Dawkins has had an up-and-down career, as he performed well above expectations at left tackle during his rookie year in 2017, only to have a miserable 2018 campaign followed by a so-so season in 2019. Re-signing him should obviously be a priority, but I’d argue that of the two draft picks that fall into this category, Dawkins has been the least effective player overall. The team should absolutely try to bring Dawkins back, but he would be my lowest priority among these two. I may live to regret that, especially since I believe in keeping continuity among the offensive line. However, if you tell me that I can only re-sign one of these two, Dawkins is the one I’m letting walk (while grimacing and trying very, very hard to bend the rules and keep both regardless).
Milano is the one that I’d try to lock down right now.

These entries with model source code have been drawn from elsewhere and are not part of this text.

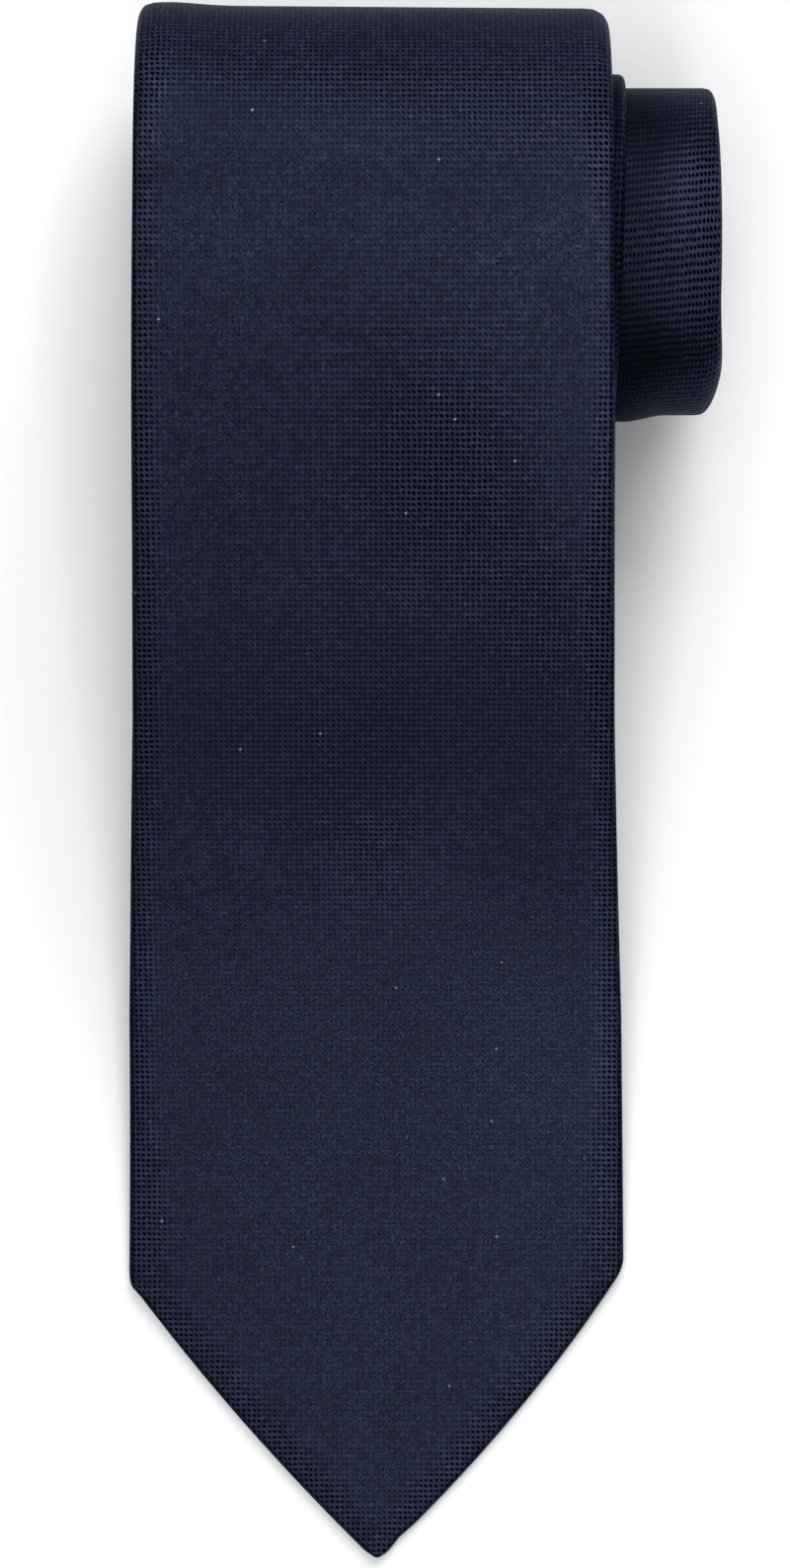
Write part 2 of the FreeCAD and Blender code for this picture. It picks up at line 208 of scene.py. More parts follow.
def half_width(along, side):
    """Half of the tie's width on one side, -1 for the left and 1 for the right."""
    start, slope, bow = POINT_SIDES[side]
    inside = np.minimum(along, 52 * MM)
    slanted = start + slope * inside - bow * inside * inside + (along - inside)
    if side < 0:
        # the hem's folded corner sticks out a little from the left side
        slanted = slanted + 0.5 * MM * bump(along, 47.3 * MM, 1.1 * MM)
    else:
        # the turned-in hems make a small knob at the tip
        knob = 0.5 * MM * bump(along, 0, 1.3 * MM) - 0.35 * MM * bump(along, 3.7 * MM, 1.1 * MM)
        slanted = slanted + knob
    left_over = np.maximum(LENGTH - along, 0)
    tail = 1.2 * MM + (TAIL_WIDTH / 2 - 1.2 * MM) * left_over / TAIL_POINT
    straight = width_along(along) / 2
    half = soft_least(soft_least(slanted, straight, 0.3 * MM), tail, 0.5 * MM)
    short = np.clip(np.minimum(along, left_over) / NOSE, 0, 1)
    return half * np.sqrt(np.maximum(1 - (1 - short) ** 2, 1e-4))


def middle_x(along):
    """X of the centre seam: the turns slide to the right, then stay flush at that edge."""
    half = width_along(np.clip(along, WIDTH_AT[1], LENGTH - TAIL_POINT)) / 2
    edge = half + ease(along, 290 * MM, 420 * MM) * (SECOND_EDGE - SECOND_SLIDE - half)
    edge = edge + ease(along, 415 * MM, 475 * MM) * SECOND_SLIDE
    edge = edge + ease(along, 488 * MM, 592 * MM) * (VISIBLE_EDGE - SECOND_EDGE)
    edge = edge + ease(along, 660 * MM, 750 * MM) * (INNER_EDGE - VISIBLE_EDGE)
    shuffle = 0.4 * MM * np.sin(along / (37 * MM)) * ease(along, 690 * MM, 800 * MM)
    shuffle = shuffle + 1.2 * MM * bump(along, SIGHT_BOTTOM + 9 * MM, 18 * MM)
    lean = LEAN * ease(along, 60 * MM, 140 * MM) * (1 - ease(along, 340 * MM, 420 * MM))
    return BLADE_X + edge - half + shuffle - lean


def flap_edge(along, side):
    """How far from the seam the folded-back flap begins on the tie's back."""
    half = half_width(along, side)
    first = along < LENGTH / 2
    end = np.where(first, along, LENGTH - along)
    point = np.where(first, WIDTH_AT[1], TAIL_POINT)
    tack = np.where(first, BLADE_TACK, LENGTH - TAIL_TACK)
    hem = np.where(first, BLADE_HEM, TAIL_HEM)
    t = np.clip((end - point) / (tack - point), 0, 1)
    bowed = t + 0.25 * t * (1 - t)  # the flaps swing in to the tack in a shallow curve
    opening = np.where(end < point, half - hem, (half - hem) * (1 - bowed) + SEAM_HALF * bowed)
    return np.minimum(np.maximum(opening, SEAM_HALF), np.maximum(half - 1.3 * MM, SEAM_HALF))


def thinning(along):
    """Share of the thickness that is left close to the tie's two ends, which are rounded."""
    short = np.clip(np.minimum(along, LENGTH - along) / (THICK / 2), 0, 1)
    return np.sqrt(np.maximum(1 - (1 - short) ** 2, 0.01))


def unevenness(along, across):
    """How far the cloth stands out from the even line, because a pressed tie isn't quite flat."""
    a = np.sin(along / (23 * MM) + 1.3 * np.sin(across / (19 * MM)))
    b = np.sin(along / (41 * MM) - across / (27 * MM) + 0.7)
    c = np.sin(across / (11 * MM) + along / (60 * MM) + 2.1)
    swell = (0.5 * a + 0.3 * b + 0.2 * c) * SWELL * ease(along, 20 * MM, 60 * MM)
    swell = swell * (1 - ease(along, FOLD_START - 20 * MM, FOLD_START))
    # The top fold is a little fuller at its left end.
    fuller = 0.55 * MM * bump(across, -34 * MM, 6 * MM) - 0.3 * MM * across / (40 * MM)
    top_fold = ease(along, FOLD_START + 8 * MM, FOLD_START + 40 * MM)
    top_fold = top_fold * (1 - ease(along, FOLD_END - 34 * MM, FOLD_END - 4 * MM))
    # The underside of the turn in sight sags a little, most of all next to the blade.
    from_blade = middle_x(along) + across - BLADE_X - SECOND_EDGE
    sag = 1.4 * MM - 1.1 * MM * ease(from_blade, 0, 7 * MM)
    sag = sag * bump(along, SIGHT_BOTTOM, 13 * MM)
    return swell + fuller * top_fold + sag


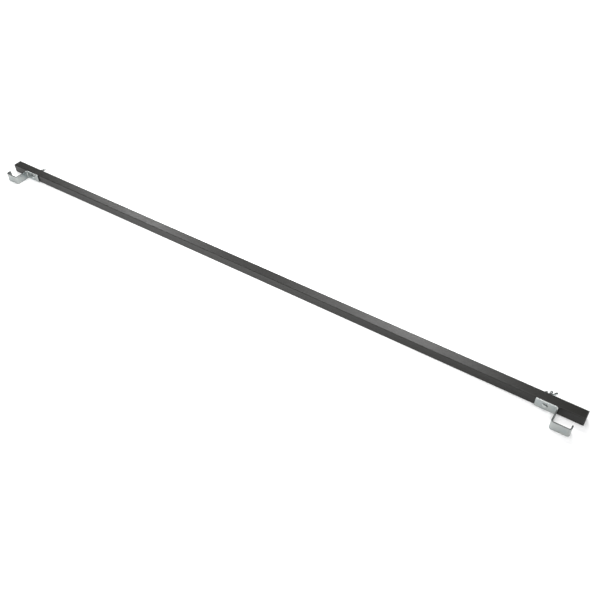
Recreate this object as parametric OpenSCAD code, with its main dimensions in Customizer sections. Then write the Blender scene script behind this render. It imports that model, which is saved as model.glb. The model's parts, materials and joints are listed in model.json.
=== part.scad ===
// Hang-on magnetic nail sweeper: a square tube packed with block magnets, with a bent-strip
// hook bracket bolted near each end and held by a wing nut.
// Frame: X runs along the bar, +Z is up, the hooks stand out towards -Y and the wing nuts
// towards +Y. The origin is the middle of the tube's underside. Units are millimetres.

/* [Bar] */
// Length of the bar over its end plugs
bar_length = 1828.8; // [900:0.1:1900]
// Outside width and height of the square tube
tube_size = 25.4; // [24:0.1:30]
// Wall thickness of the tube
tube_wall = 1.5; // [1.2:0.1:2]
// Outside corner radius of the tube
tube_corner = 1.5; // [1.3:0.1:2]
// Distance of each bolt from the bar's end
bolt_inset = 87.9; // [80:0.1:110]

/* [Magnets] */
// Length of one magnet block
magnet_length = 47.6; // [30:0.1:60]
// Thickness of one magnet block
magnet_thickness = 9.5; // [6:0.1:10]
// Thickness of the steel keeper bar behind the magnets
keeper_thickness = 3; // [2:0.1:4]
// Glue gap between neighbouring magnets
magnet_gap = 0.4; // [0.2:0.1:2]
// Length of the block between the magnets and each bolt
pack_stop_length = 28; // [10:1:50]

/* [Hook bracket] */
// Thickness of the bracket strip
strip_thickness = 3.2; // [2.5:0.1:4]
// Inside radius of the strip's bends
bend_radius = 3; // [2:0.1:5]
// Length of strip from the bolt to the plate's free end
plate_tail = 22.6; // [14:0.1:40]
// Distance from the bolt to the far face of the leg
leg_offset = 28.9; // [24:0.1:40]
// Distance from the tube's face to the far face of the hook
hook_reach = 45.7; // [30:0.1:60]
// Clear width inside the hook
hook_width = 39.5; // [25:0.1:60]
// Length of the hook's returned lip, over the hook's far face
lip_length = 16; // [12:0.5:24]

/* [Fasteners] */
// Length of the bolt under its head
bolt_length = 47.4; // [44:0.1:60]
// Turn of the left wing nut at rest, in degrees from the bar's axis
left_wing_angle = 28; // [0:1:180]
// Turn of the right wing nut at rest, in degrees from the bar's axis
right_wing_angle = 22; // [0:1:180]

/* [Hidden] */
$fn = 64;
thread_major = 6.3;
thread_minor = 4.9;
thread_pitch = 1.27;
thread_turns = 20;
cross_hole = 7;
nut_bore = 6.45;
face_gap = 0.1;
slip_gap = 0.2;

plug_flange = 2;
plug_depth = 16;
plug_wall = 1.6;
plug_fin = 1;
plug_fin_pitch = 5;
plug_fin_count = 3;

neck_size = 6.3;
neck_hole = 6.6;
neck_length = 3;
head_radius = 7.1;
head_rim = 0.6;
head_dome = 3;
strip_corner = 2;

flat_washer_radius = 7.9;
flat_washer_thickness = 1.6;
lock_washer_radius = 6.2;
lock_washer_thickness = 1.6;
lock_washer_split = 1;
lock_washer_slant = 25;

hub_base_radius = 6.2;
hub_top_radius = 5;
hub_height = 8;
wing_thickness = 2.8;
wing_lobe_radius = 4;
wing_lobe_centre = [11.6, 10.5];

cavity = tube_size - 2 * tube_wall;
block_width = cavity - 2 * slip_gap;
bend_outer = bend_radius + strip_thickness;
leg_near_face = leg_offset - strip_thickness;
hook_far_face = leg_offset + hook_width + strip_thickness;
bolt_x = bar_length / 2 - bolt_inset;
magnet_pitch = magnet_length + magnet_gap;
pack_room = 2 * (bolt_x - thread_major / 2 - pack_stop_length - 1);
magnet_count = min(floor(pack_room / magnet_pitch), 40);
pack_length = magnet_count * magnet_pitch - magnet_gap;
magnet_back = cavity / 2 - slip_gap / 2 - magnet_thickness;
keeper_back = magnet_back - slip_gap / 2 - keeper_thickness;
packing_thickness = keeper_back + cavity / 2 - slip_gap;
washer_seat = tube_size / 2 + face_gap;
nut_seat = washer_seat + flat_washer_thickness + lock_washer_thickness;

function two_digits(i) = str(i < 10 ? "0" : "", i);
function magnet_name(i) = str("magnet_", two_digits(i));

// A square with round corners, centred on the origin.
module rounded_square(size, radius) {
    square([size, size - 2 * radius], center = true);
    square([size - 2 * radius, size], center = true);
    for (x = [-1, 1], y = [-1, 1])
        translate([x, y] * (size / 2 - radius)) circle(radius);
}

// Turns a shape extruded along Z so that it runs along X, at the tube's centre height.
module along_bar() {
    translate([0, 0, tube_size / 2]) rotate([90, 0, 90]) children();
}

// Carries a shape whose axis is Z onto a bolt's axis, pointing to +Y. side is -1 left, 1 right.
module on_bolt(side, y) {
    translate([side * bolt_x, y, tube_size / 2]) rotate([-90, 0, 0]) children();
}

// A block that fills the tube's cavity across Z, between two X and two Y values.
module cavity_block(x0, x1, y0, y1) {
    translate([x0, y0, (tube_size - block_width) / 2]) cube([x1 - x0, y1 - y0, block_width]);
}

module housing_tube() {
    tube_length = bar_length - 2 * plug_flange;
    color([0.2, 0.2, 0.2]) difference() {
        along_bar() linear_extrude(tube_length, center = true) difference() {
            rounded_square(tube_size, tube_corner);
            rounded_square(cavity, 0.5);
        }
        for (side = [-1, 1])
            on_bolt(side, -tube_size) cylinder(h = 2 * tube_size, d = cross_hole);
    }
}

// A push-in plug: a flange that caps the tube, and a hollow finned body inside it.
module end_plug() {
    color([0.08, 0.08, 0.08]) along_bar() difference() {
        union() {
            linear_extrude(plug_flange) rounded_square(tube_size, tube_corner);
            translate([0, 0, -plug_depth])
                linear_extrude(plug_depth) rounded_square(cavity - 1.2, 0.5);
            for (i = [1:plug_fin_count])
                translate([0, 0, -i * plug_fin_pitch])
                    linear_extrude(plug_fin) rounded_square(cavity - slip_gap / 2, 0.5);
        }
        translate([0, 0, -plug_depth - 1])
            linear_extrude(plug_depth) rounded_square(cavity - 1.2 - 2 * plug_wall, 0.5);
    }
}

module end_plug_left() {
    mirror([1, 0, 0]) end_plug_right();
}

module end_plug_right() {
    translate([bar_length / 2 - plug_flange, 0, 0]) end_plug();
}

module magnet(i) {
    x0 = -pack_length / 2 + (i - 1) * magnet_pitch;
    color([0.25, 0.24, 0.24])
        cavity_block(x0, x0 + magnet_length, magnet_back, magnet_back + magnet_thickness);
}

module keeper_bar() {
    color([0.6, 0.6, 0.62])
        cavity_block(-pack_length / 2, pack_length / 2, keeper_back, keeper_back + keeper_thickness);
}

// Foam strip that holds the keeper and the magnets against the sweeping side of the tube.
module packing_strip() {
    y0 = -cavity / 2 + slip_gap / 2;
    color([0.5, 0.5, 0.5])
        cavity_block(-pack_length / 2, pack_length / 2, y0, y0 + packing_thickness);
}

// Block that the through bolt holds against the end of the magnets.
module pack_stop(side) {
    x0 = pack_length / 2 + slip_gap;
    color([0.85, 0.85, 0.8]) mirror([side < 0 ? 1 : 0, 0, 0])
        cavity_block(x0, x0 + pack_stop_length, -block_width / 2, block_width / 2);
}

// A quarter ring of strip about the point at, in the quadrant that qx and qy point to.
module bend(at, qx, qy) {
    translate(at) intersection() {
        difference() {
            circle(bend_outer);
            circle(bend_radius);
        }
        translate([qx < 0 ? -2 * bend_outer : 0, qy < 0 ? -2 * bend_outer : 0])
            square(2 * bend_outer);
    }
}

// The bent strip seen from above. The bolt is at x = 0, the tube's face at y = 0.
module strip_path() {
    far = -hook_reach;
    translate([-plate_tail, -strip_thickness])
        square([plate_tail + leg_offset - bend_outer, strip_thickness]);
    bend([leg_offset - bend_outer, -bend_outer], 1, 1);
    translate([leg_near_face, far + bend_outer])
        square([strip_thickness, hook_reach - 2 * bend_outer]);
    bend([leg_near_face + bend_outer, far + bend_outer], -1, -1);
    translate([leg_near_face + bend_outer, far])
        square([hook_far_face - leg_near_face - 2 * bend_outer, strip_thickness]);
    bend([hook_far_face - bend_outer, far + bend_outer], 1, -1);
    translate([hook_far_face - strip_thickness, far + bend_outer])
        square([strip_thickness, lip_length - bend_outer]);
}

// What rounding a strip's two corners takes away: corners at z = +-tube_size/2, end towards -X.
module corner_waste() {
    for (z = [-1, 1]) mirror([0, 0, z < 0 ? 1 : 0])
        translate([0, 0, tube_size / 2 - strip_corner]) rotate([90, 0, 0])
            linear_extrude(4 * strip_thickness, center = true) difference() {
                translate([-1, 0]) square([strip_corner + 1, strip_corner + 1]);
                translate([strip_corner, 0]) circle(strip_corner);
            }
}

module hook_bracket(side) {
    color([0.72, 0.75, 0.76]) mirror([side < 0 ? 1 : 0, 0, 0])
        translate([bolt_x, -tube_size / 2 - face_gap, tube_size / 2]) difference() {
            linear_extrude(tube_size, center = true) strip_path();
            cube([neck_hole, 4 * strip_thickness, neck_hole], center = true);
            translate([-plate_tail, 0, 0]) corner_waste();
            translate([hook_far_face, lip_length - hook_reach, 0])
                rotate([0, 0, -90]) corner_waste();
        }
}

// V ridges as [radius, height] points, from the height z0 up.
function thread_points(z0) = [
    for (i = [0:2 * thread_turns])
        [i % 2 == 0 ? thread_minor / 2 : thread_major / 2, z0 + i * thread_pitch / 2]
];

module carriage_bolt(side) {
    thread_start = bolt_length - thread_turns * thread_pitch - 0.6;
    dome_sphere = (pow(head_radius, 2) + pow(head_dome, 2)) / (2 * head_dome);
    color([0.7, 0.72, 0.73])
        on_bolt(side, -tube_size / 2 - face_gap - strip_thickness) {
            translate([0, 0, -head_rim]) cylinder(h = head_rim, r = head_radius);
            intersection() {
                translate([0, 0, dome_sphere - head_rim - head_dome]) sphere(dome_sphere);
                translate([0, 0, -head_rim - head_dome])
                    cylinder(h = head_dome, r = head_radius);
            }
            translate([-neck_size / 2, -neck_size / 2, 0])
                cube([neck_size, neck_size, neck_length]);
            cylinder(h = thread_start, d = thread_major);
            rotate_extrude() polygon(concat(
                [[0, thread_start - 1]],
                [[thread_minor / 2, thread_start - 1]],
                thread_points(thread_start),
                [[thread_minor / 2 - 0.5, bolt_length], [0, bolt_length]]
            ));
        }
}

module flat_washer(side) {
    color([0.75, 0.77, 0.78]) on_bolt(side, washer_seat) difference() {
        cylinder(h = flat_washer_thickness, r = flat_washer_radius);
        translate([0, 0, -1]) cylinder(h = flat_washer_thickness + 2, d = cross_hole);
    }
}

module lock_washer(side) {
    color([0.7, 0.72, 0.74]) on_bolt(side, washer_seat + flat_washer_thickness) difference() {
        cylinder(h = lock_washer_thickness, r = lock_washer_radius);
        translate([0, 0, -1]) cylinder(h = lock_washer_thickness + 2, d = nut_bore);
        translate([lock_washer_radius, 0, lock_washer_thickness / 2])
            rotate([lock_washer_slant, 0, 0])
                cube([lock_washer_radius * 2, lock_washer_split, 8], center = true);
    }
}

// One wing, drawn as [distance from the axis, height above the nut's seat].
module wing_outline() {
    c = wing_lobe_centre;
    r = wing_lobe_radius;
    polygon([
        [3.6, 0.9],
        [5.8, 0.9],
        c + r * [cos(-25), sin(-25)],
        c,
        c + r * [cos(125), sin(125)],
        [4.4, 7.4],
        [3.6, 7.4]
    ]);
    translate(c) circle(r);
}

module wing_nut(side, angle) {
    color([0.7, 0.72, 0.73]) on_bolt(side, nut_seat) rotate([0, 0, -angle]) difference() {
        union() {
            cylinder(h = hub_height, r1 = hub_base_radius, r2 = hub_top_radius);
            for (turn = [0, 180])
                rotate([90, 0, turn])
                    linear_extrude(wing_thickness, center = true) wing_outline();
        }
        translate([0, 0, -1]) cylinder(h = hub_height + 20, d = nut_bore);
    }
}

housing_tube();
end_plug_left();
end_plug_right();
keeper_bar();
packing_strip();
pack_stop(-1);  // pack_stop_left
pack_stop(1);  // pack_stop_right
hook_bracket(-1);  // hook_bracket_left
hook_bracket(1);  // hook_bracket_right
carriage_bolt(-1);  // carriage_bolt_left
carriage_bolt(1);  // carriage_bolt_right
flat_washer(-1);  // flat_washer_left
flat_washer(1);  // flat_washer_right
lock_washer(-1);  // lock_washer_left
lock_washer(1);  // lock_washer_right
wing_nut(-1, left_wing_angle);  // wing_nut_left
wing_nut(1, right_wing_angle);  // wing_nut_right
for (i = [1:magnet_count])
    magnet(i);
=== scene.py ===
"""The look of the hang-on magnetic nail sweeper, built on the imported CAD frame.

Everything is in metres in the part's frame: X along the bar, -Y the hook side, +Y the wing nut side.
Shapes are drawn in millimetres and scaled by MM as they are placed.
"""
import json
import math

import bmesh
import bpy
from mathutils import Matrix, Vector


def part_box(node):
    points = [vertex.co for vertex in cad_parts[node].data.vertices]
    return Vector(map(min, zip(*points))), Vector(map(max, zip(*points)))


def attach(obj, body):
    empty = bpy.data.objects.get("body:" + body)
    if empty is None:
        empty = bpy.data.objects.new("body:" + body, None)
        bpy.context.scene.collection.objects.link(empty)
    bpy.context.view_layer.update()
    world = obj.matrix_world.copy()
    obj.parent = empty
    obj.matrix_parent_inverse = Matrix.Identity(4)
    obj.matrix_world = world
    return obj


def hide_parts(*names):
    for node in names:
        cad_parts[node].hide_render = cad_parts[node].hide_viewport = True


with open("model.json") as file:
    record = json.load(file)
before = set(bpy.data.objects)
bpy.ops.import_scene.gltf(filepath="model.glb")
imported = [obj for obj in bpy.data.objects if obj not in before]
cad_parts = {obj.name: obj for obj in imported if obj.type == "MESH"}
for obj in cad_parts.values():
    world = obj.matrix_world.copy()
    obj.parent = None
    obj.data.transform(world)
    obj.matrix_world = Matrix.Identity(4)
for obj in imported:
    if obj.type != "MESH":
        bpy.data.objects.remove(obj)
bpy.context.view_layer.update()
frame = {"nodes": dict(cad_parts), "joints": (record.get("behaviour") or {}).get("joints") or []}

MM = 0.001
SIDES = {"left": -1, "right": 1}
JOINTS = {j["name"]: j for j in frame["joints"]}
AXIS = {s: Vector(JOINTS[s + "_hook_swivel"]["pos_m"]) for s in SIDES}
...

As for the modern NFL, three-down linebackers who can stay with running backs and tight ends in man-up situations are incredibly valuable, and Milano has been fantastic for the Bills in his three seasons in the league. Pairing him with Tremaine Edmunds for the foreseeable future sounds like a good way to keep an elite defense performing at an elite level. Linebackers like Edmunds and Milano give the Bills a ton of flexibility in terms of the coverage combinations they can run. Remove Milano from the defense and replace him with a lesser talent, and the team won’t have nearly as much success. Ever the minimalist, hopefully the Bills can sign him for less than his projected market value, which Spotrac has pegged at $52 million over four years.